Frequently Asked Questions
Isn't fear of growth a sign I'm not ready?
Sometimes. There is a clean version of not ready — the body sensing a real gap in resource, support, or timing. There is also a System-issued not ready that arrives every time the threshold is approached, regardless of resource. The signal is repetition: clean unreadiness resolves when its real conditions change; fear of growth recurs at every threshold with the same shape.
Why does success make me anxious?
Because success often crosses a threshold that the current self does not have a posture for. The body is not reacting to the success itself but to the becoming the success forces. This is closely related to fear-of-success but broader: fear of growth covers any threshold, not just the public-facing wins.

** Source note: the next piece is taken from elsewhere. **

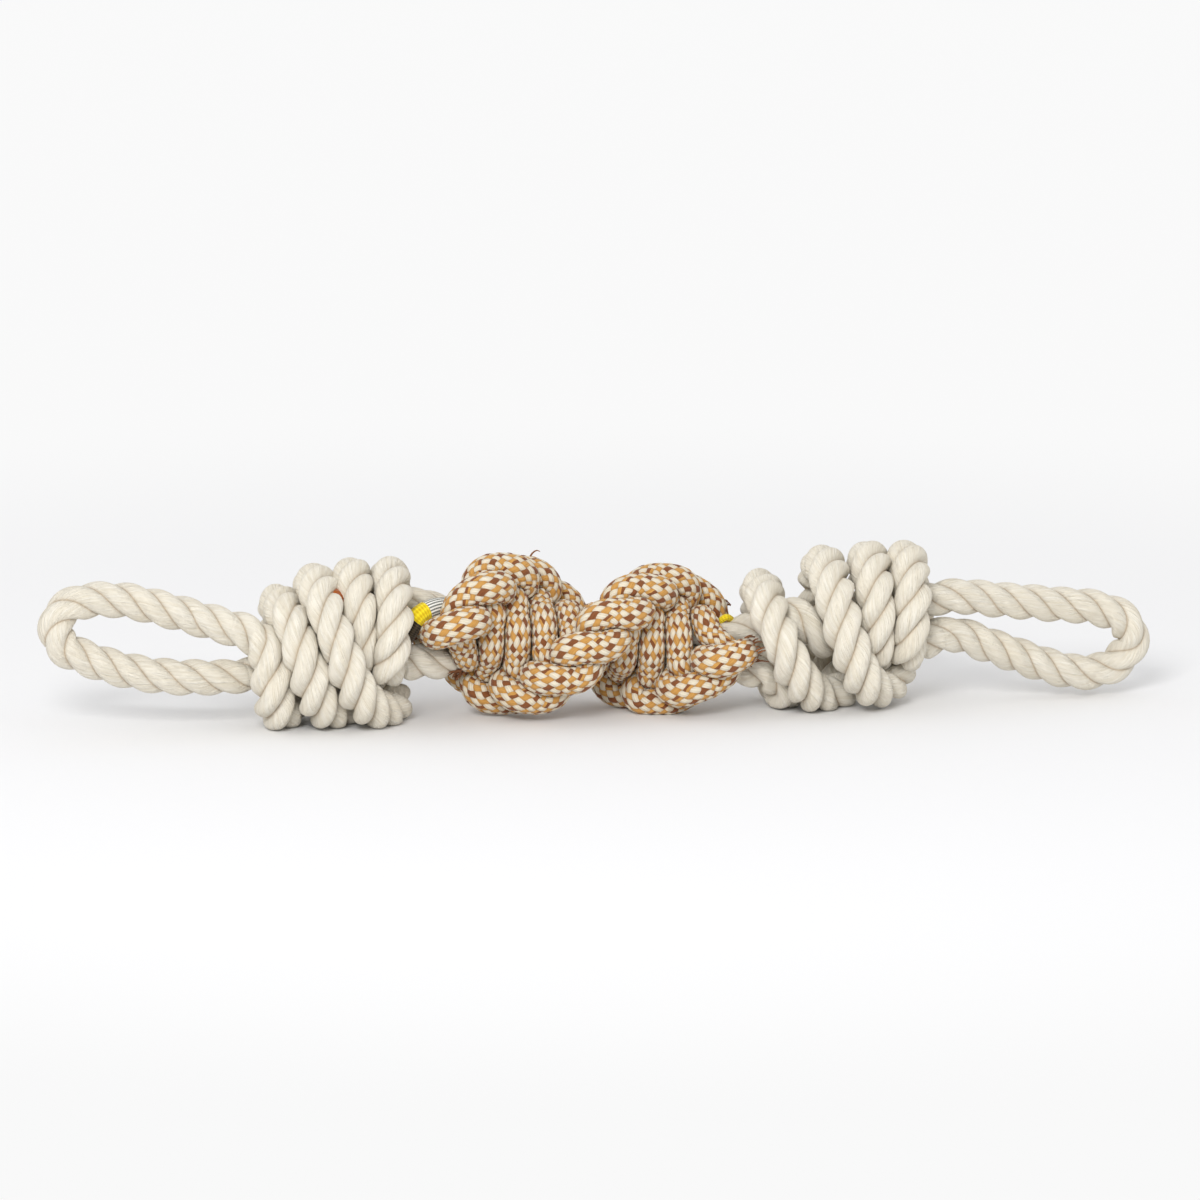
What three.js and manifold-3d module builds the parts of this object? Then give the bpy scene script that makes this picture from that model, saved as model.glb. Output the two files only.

Is it normal to mourn the version of you that won't make it through?
Yes. Every becoming is also an unbecoming, and the Meaning System, which has been investing in the current self for years, registers the unbecoming as a loss. The mourning is often quiet but real. Honouring it on the way through is part of the integration; skipping it tends to produce the residue you find on the other side.
How do I tell fear of growth apart from healthy caution?
Healthy caution can name what it is reading: a specific risk, a specific resource gap, a specific question. Fear of growth tends to be more diffuse — a heaviness that arrives at thresholds in general, regardless of which one is in front of you. Both deserve listening; only one is reading the actual situation.
How does this connect to Meaning Density?
Fear of growth is a mixed density signature with one of the cleanest profiles. When the fear's losses are honoured on the way through, the becoming deposits at a high rate — the new self carries the old one's gifts forward. When the fear is overridden, the residue follows; when the fear wins, the unbecome self accumulates as a quiet ghost. The equation does not argue with the fear. It reads what you do with it.